**Brief**
Write each line out again exactly as written.

>>>

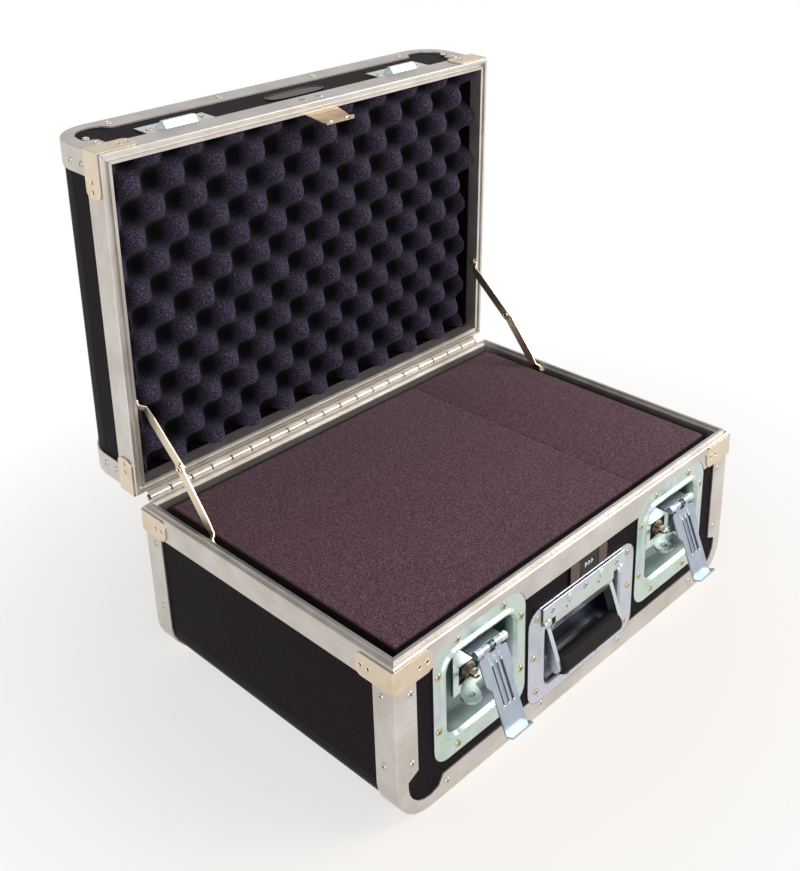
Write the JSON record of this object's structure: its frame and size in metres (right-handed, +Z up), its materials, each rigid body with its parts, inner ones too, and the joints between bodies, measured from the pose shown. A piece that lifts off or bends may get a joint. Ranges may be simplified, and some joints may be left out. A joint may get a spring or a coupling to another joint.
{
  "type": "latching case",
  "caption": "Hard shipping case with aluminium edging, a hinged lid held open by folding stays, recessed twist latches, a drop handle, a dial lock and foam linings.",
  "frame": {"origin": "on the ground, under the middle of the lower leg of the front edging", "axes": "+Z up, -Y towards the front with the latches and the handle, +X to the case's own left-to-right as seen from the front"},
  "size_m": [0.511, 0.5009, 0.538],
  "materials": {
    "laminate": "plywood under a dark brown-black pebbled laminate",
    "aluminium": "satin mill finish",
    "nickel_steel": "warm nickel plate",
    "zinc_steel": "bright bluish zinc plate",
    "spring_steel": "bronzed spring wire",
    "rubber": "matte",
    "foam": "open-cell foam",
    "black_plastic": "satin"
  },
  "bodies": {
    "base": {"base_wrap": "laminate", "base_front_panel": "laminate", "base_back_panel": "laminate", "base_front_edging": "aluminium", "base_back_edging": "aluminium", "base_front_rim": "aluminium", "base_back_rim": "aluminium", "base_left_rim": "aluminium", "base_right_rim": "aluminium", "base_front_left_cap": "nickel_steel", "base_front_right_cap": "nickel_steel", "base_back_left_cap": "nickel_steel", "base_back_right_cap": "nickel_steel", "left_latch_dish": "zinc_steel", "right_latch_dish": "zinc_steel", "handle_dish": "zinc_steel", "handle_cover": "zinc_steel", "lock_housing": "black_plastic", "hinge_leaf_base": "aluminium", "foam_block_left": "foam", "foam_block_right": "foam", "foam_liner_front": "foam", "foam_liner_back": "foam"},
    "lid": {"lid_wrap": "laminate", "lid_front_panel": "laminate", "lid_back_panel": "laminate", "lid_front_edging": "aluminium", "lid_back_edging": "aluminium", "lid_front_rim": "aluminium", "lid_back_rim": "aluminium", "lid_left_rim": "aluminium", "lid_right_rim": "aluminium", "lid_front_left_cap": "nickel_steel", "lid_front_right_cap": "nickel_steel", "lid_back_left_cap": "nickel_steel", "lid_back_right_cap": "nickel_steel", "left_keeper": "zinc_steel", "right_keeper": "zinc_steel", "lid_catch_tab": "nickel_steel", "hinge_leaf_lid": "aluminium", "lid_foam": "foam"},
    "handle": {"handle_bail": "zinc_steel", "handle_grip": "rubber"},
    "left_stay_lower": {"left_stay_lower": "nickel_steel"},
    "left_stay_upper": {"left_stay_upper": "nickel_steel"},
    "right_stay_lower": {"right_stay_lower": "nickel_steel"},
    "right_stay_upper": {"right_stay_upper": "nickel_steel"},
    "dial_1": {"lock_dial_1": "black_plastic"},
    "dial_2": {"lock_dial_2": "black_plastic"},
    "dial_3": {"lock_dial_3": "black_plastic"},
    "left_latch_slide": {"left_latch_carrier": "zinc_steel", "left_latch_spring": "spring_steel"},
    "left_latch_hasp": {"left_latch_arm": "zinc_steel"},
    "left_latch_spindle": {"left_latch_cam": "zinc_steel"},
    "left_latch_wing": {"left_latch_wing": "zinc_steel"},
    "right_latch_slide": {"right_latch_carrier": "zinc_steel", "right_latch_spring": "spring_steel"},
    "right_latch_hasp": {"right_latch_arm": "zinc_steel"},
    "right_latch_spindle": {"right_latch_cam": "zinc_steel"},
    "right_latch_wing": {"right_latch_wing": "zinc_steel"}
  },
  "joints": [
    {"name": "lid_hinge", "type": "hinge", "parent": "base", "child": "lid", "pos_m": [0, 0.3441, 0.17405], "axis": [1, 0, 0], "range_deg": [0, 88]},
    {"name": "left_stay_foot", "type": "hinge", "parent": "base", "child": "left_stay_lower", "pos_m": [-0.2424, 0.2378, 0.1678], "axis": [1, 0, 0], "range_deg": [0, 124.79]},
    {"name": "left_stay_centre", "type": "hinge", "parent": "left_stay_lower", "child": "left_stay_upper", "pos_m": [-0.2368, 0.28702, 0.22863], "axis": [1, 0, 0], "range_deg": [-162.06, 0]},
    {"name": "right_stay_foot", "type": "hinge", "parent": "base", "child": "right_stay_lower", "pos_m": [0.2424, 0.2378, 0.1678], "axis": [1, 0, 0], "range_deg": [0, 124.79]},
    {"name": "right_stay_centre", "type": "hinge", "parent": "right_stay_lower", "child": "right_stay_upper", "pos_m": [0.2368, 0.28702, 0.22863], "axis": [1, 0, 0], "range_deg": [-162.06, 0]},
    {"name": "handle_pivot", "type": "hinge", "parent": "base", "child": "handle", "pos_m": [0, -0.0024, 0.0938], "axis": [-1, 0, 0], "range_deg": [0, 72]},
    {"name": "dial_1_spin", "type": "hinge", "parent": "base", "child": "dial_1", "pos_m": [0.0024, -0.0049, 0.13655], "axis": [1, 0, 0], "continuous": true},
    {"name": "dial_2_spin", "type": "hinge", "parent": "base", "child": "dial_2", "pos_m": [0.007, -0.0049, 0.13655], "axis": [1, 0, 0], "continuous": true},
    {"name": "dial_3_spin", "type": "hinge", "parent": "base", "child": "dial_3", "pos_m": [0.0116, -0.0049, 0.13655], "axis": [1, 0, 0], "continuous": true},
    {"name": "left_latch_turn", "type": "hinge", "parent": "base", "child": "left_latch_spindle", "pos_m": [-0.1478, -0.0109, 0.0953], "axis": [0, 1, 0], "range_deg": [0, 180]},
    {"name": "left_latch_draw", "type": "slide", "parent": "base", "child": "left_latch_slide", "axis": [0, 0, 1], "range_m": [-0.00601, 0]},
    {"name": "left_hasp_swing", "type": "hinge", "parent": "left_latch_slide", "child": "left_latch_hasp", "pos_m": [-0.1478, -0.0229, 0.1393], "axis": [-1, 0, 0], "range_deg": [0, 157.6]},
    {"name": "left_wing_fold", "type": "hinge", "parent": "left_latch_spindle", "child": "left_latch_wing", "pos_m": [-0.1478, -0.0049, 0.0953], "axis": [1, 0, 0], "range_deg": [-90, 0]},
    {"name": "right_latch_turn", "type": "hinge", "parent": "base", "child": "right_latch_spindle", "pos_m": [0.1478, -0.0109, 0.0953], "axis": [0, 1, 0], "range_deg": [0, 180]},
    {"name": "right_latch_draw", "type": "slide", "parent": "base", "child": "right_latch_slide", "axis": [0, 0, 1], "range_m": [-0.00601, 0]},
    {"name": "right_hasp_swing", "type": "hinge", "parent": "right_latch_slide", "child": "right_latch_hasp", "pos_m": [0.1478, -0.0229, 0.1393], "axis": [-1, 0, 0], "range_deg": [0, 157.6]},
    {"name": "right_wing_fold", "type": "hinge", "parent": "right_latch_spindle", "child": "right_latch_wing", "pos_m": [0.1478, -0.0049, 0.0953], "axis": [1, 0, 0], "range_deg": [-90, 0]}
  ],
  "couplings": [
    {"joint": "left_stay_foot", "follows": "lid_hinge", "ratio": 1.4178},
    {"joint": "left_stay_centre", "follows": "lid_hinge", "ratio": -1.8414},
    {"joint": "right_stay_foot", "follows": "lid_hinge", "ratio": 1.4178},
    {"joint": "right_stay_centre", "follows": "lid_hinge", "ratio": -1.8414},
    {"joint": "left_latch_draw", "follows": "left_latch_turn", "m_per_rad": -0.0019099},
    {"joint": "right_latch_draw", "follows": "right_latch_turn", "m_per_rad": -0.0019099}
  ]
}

<<<

**Task response**
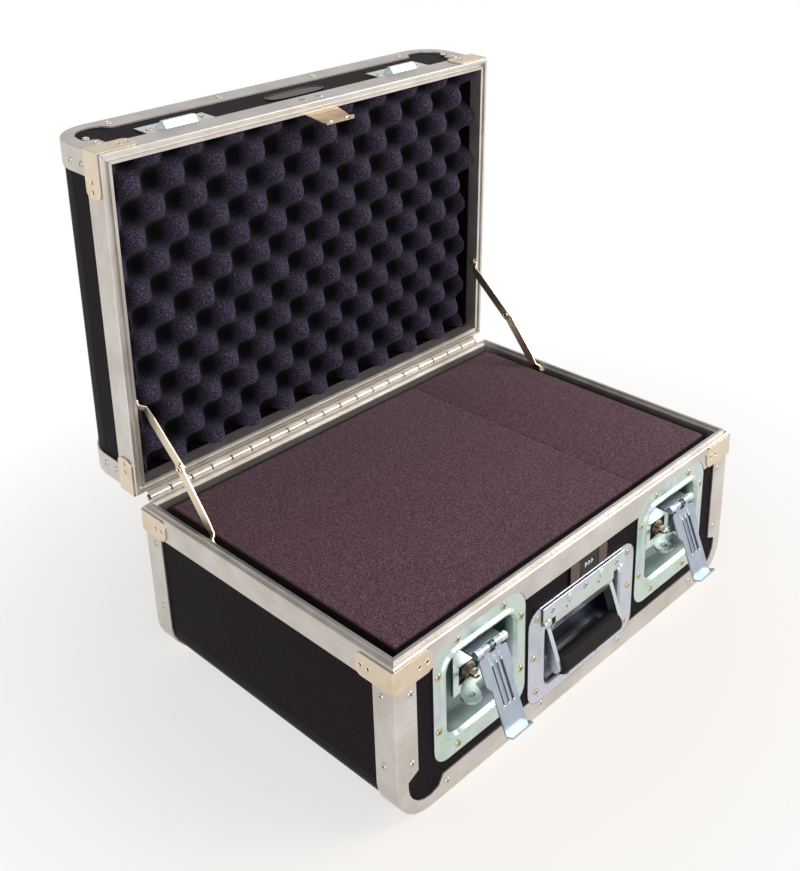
Write the JSON record of this object's structure: its frame and size in metres (right-handed, +Z up), its materials, each rigid body with its parts, inner ones too, and the joints between bodies, measured from the pose shown. A piece that lifts off or bends may get a joint. Ranges may be simplified, and some joints may be left out. A joint may get a spring or a coupling to another joint.
{
  "type": "latching case",
  "caption": "Hard shipping case with aluminium edging, a hinged lid held open by folding stays, recessed twist latches, a drop handle, a dial lock and foam linings.",
  "frame": {"origin": "on the ground, under the middle of the lower leg of the front edging", "axes": "+Z up, -Y towards the front with the latches and the handle, +X to the case's own left-to-right as seen from the front"},
  "size_m": [0.511, 0.5009, 0.538],
  "materials": {
    "laminate": "plywood under a dark brown-black pebbled laminate",
    "aluminium": "satin mill finish",
    "nickel_steel": "warm nickel plate",
    "zinc_steel": "bright bluish zinc plate",
    "spring_steel": "bronzed spring wire",
    "rubber": "matte",
    "foam": "open-cell foam",
    "black_plastic": "satin"
  },
  "bodies": {
    "base": {"base_wrap": "laminate", "base_front_panel": "laminate", "base_back_panel": "laminate", "base_front_edging": "aluminium", "base_back_edging": "aluminium", "base_front_rim": "aluminium", "base_back_rim": "aluminium", "base_left_rim": "aluminium", "base_right_rim": "aluminium", "base_front_left_cap": "nickel_steel", "base_front_right_cap": "nickel_steel", "base_back_left_cap": "nickel_steel", "base_back_right_cap": "nickel_steel", "left_latch_dish": "zinc_steel", "right_latch_dish": "zinc_steel", "handle_dish": "zinc_steel", "handle_cover": "zinc_steel", "lock_housing": "black_plastic", "hinge_leaf_base": "aluminium", "foam_block_left": "foam", "foam_block_right": "foam", "foam_liner_front": "foam", "foam_liner_back": "foam"},
    "lid": {"lid_wrap": "laminate", "lid_front_panel": "laminate", "lid_back_panel": "laminate", "lid_front_edging": "aluminium", "lid_back_edging": "aluminium", "lid_front_rim": "aluminium", "lid_back_rim": "aluminium", "lid_left_rim": "aluminium", "lid_right_rim": "aluminium", "lid_front_left_cap": "nickel_steel", "lid_front_right_cap": "nickel_steel", "lid_back_left_cap": "nickel_steel", "lid_back_right_cap": "nickel_steel", "left_keeper": "zinc_steel", "right_keeper": "zinc_steel", "lid_catch_tab": "nickel_steel", "hinge_leaf_lid": "aluminium", "lid_foam": "foam"},
    "handle": {"handle_bail": "zinc_steel", "handle_grip": "rubber"},
    "left_stay_lower": {"left_stay_lower": "nickel_steel"},
    "left_stay_upper": {"left_stay_upper": "nickel_steel"},
    "right_stay_lower": {"right_stay_lower": "nickel_steel"},
    "right_stay_upper": {"right_stay_upper": "nickel_steel"},
    "dial_1": {"lock_dial_1": "black_plastic"},
    "dial_2": {"lock_dial_2": "black_plastic"},
    "dial_3": {"lock_dial_3": "black_plastic"},
    "left_latch_slide": {"left_latch_carrier": "zinc_steel", "left_latch_spring": "spring_steel"},
    "left_latch_hasp": {"left_latch_arm": "zinc_steel"},
    "left_latch_spindle": {"left_latch_cam": "zinc_steel"},
    "left_latch_wing": {"left_latch_wing": "zinc_steel"},
    "right_latch_slide": {"right_latch_carrier": "zinc_steel", "right_latch_spring": "spring_steel"},
    "right_latch_hasp": {"right_latch_arm": "zinc_steel"},
    "right_latch_spindle": {"right_latch_cam": "zinc_steel"},
    "right_latch_wing": {"right_latch_wing": "zinc_steel"}
  },
  "joints": [
    {"name": "lid_hinge", "type": "hinge", "parent": "base", "child": "lid", "pos_m": [0, 0.3441, 0.17405], "axis": [1, 0, 0], "range_deg": [0, 88]},
    {"name": "left_stay_foot", "type": "hinge", "parent": "base", "child": "left_stay_lower", "pos_m": [-0.2424, 0.2378, 0.1678], "axis": [1, 0, 0], "range_deg": [0, 124.79]},
    {"name": "left_stay_centre", "type": "hinge", "parent": "left_stay_lower", "child": "left_stay_upper", "pos_m": [-0.2368, 0.28702, 0.22863], "axis": [1, 0, 0], "range_deg": [-162.06, 0]},
    {"name": "right_stay_foot", "type": "hinge", "parent": "base", "child": "right_stay_lower", "pos_m": [0.2424, 0.2378, 0.1678], "axis": [1, 0, 0], "range_deg": [0, 124.79]},
    {"name": "right_stay_centre", "type": "hinge", "parent": "right_stay_lower", "child": "right_stay_upper", "pos_m": [0.2368, 0.28702, 0.22863], "axis": [1, 0, 0], "range_deg": [-162.06, 0]},
    {"name": "handle_pivot", "type": "hinge", "parent": "base", "child": "handle", "pos_m": [0, -0.0024, 0.0938], "axis": [-1, 0, 0], "range_deg": [0, 72]},
    {"name": "dial_1_spin", "type": "hinge", "parent": "base", "child": "dial_1", "pos_m": [0.0024, -0.0049, 0.13655], "axis": [1, 0, 0], "continuous": true},
    {"name": "dial_2_spin", "type": "hinge", "parent": "base", "child": "dial_2", "pos_m": [0.007, -0.0049, 0.13655], "axis": [1, 0, 0], "continuous": true},
    {"name": "dial_3_spin", "type": "hinge", "parent": "base", "child": "dial_3", "pos_m": [0.0116, -0.0049, 0.13655], "axis": [1, 0, 0], "continuous": true},
    {"name": "left_latch_turn", "type": "hinge", "parent": "base", "child": "left_latch_spindle", "pos_m": [-0.1478, -0.0109, 0.0953], "axis": [0, 1, 0], "range_deg": [0, 180]},
    {"name": "left_latch_draw", "type": "slide", "parent": "base", "child": "left_latch_slide", "axis": [0, 0, 1], "range_m": [-0.00601, 0]},
    {"name": "left_hasp_swing", "type": "hinge", "parent": "left_latch_slide", "child": "left_latch_hasp", "pos_m": [-0.1478, -0.0229, 0.1393], "axis": [-1, 0, 0], "range_deg": [0, 157.6]},
    {"name": "left_wing_fold", "type": "hinge", "parent": "left_latch_spindle", "child": "left_latch_wing", "pos_m": [-0.1478, -0.0049, 0.0953], "axis": [1, 0, 0], "range_deg": [-90, 0]},
    {"name": "right_latch_turn", "type": "hinge", "parent": "base", "child": "right_latch_spindle", "pos_m": [0.1478, -0.0109, 0.0953], "axis": [0, 1, 0], "range_deg": [0, 180]},
    {"name": "right_latch_draw", "type": "slide", "parent": "base", "child": "right_latch_slide", "axis": [0, 0, 1], "range_m": [-0.00601, 0]},
    {"name": "right_hasp_swing", "type": "hinge", "parent": "right_latch_slide", "child": "right_latch_hasp", "pos_m": [0.1478, -0.0229, 0.1393], "axis": [-1, 0, 0], "range_deg": [0, 157.6]},
    {"name": "right_wing_fold", "type": "hinge", "parent": "right_latch_spindle", "child": "right_latch_wing", "pos_m": [0.1478, -0.0049, 0.0953], "axis": [1, 0, 0], "range_deg": [-90, 0]}
  ],
  "couplings": [
    {"joint": "left_stay_foot", "follows": "lid_hinge", "ratio": 1.4178},
    {"joint": "left_stay_centre", "follows": "lid_hinge", "ratio": -1.8414},
    {"joint": "right_stay_foot", "follows": "lid_hinge", "ratio": 1.4178},
    {"joint": "right_stay_centre", "follows": "lid_hinge", "ratio": -1.8414},
    {"joint": "left_latch_draw", "follows": "left_latch_turn", "m_per_rad": -0.0019099},
    {"joint": "right_latch_draw", "follows": "right_latch_turn", "m_per_rad": -0.0019099}
  ]
}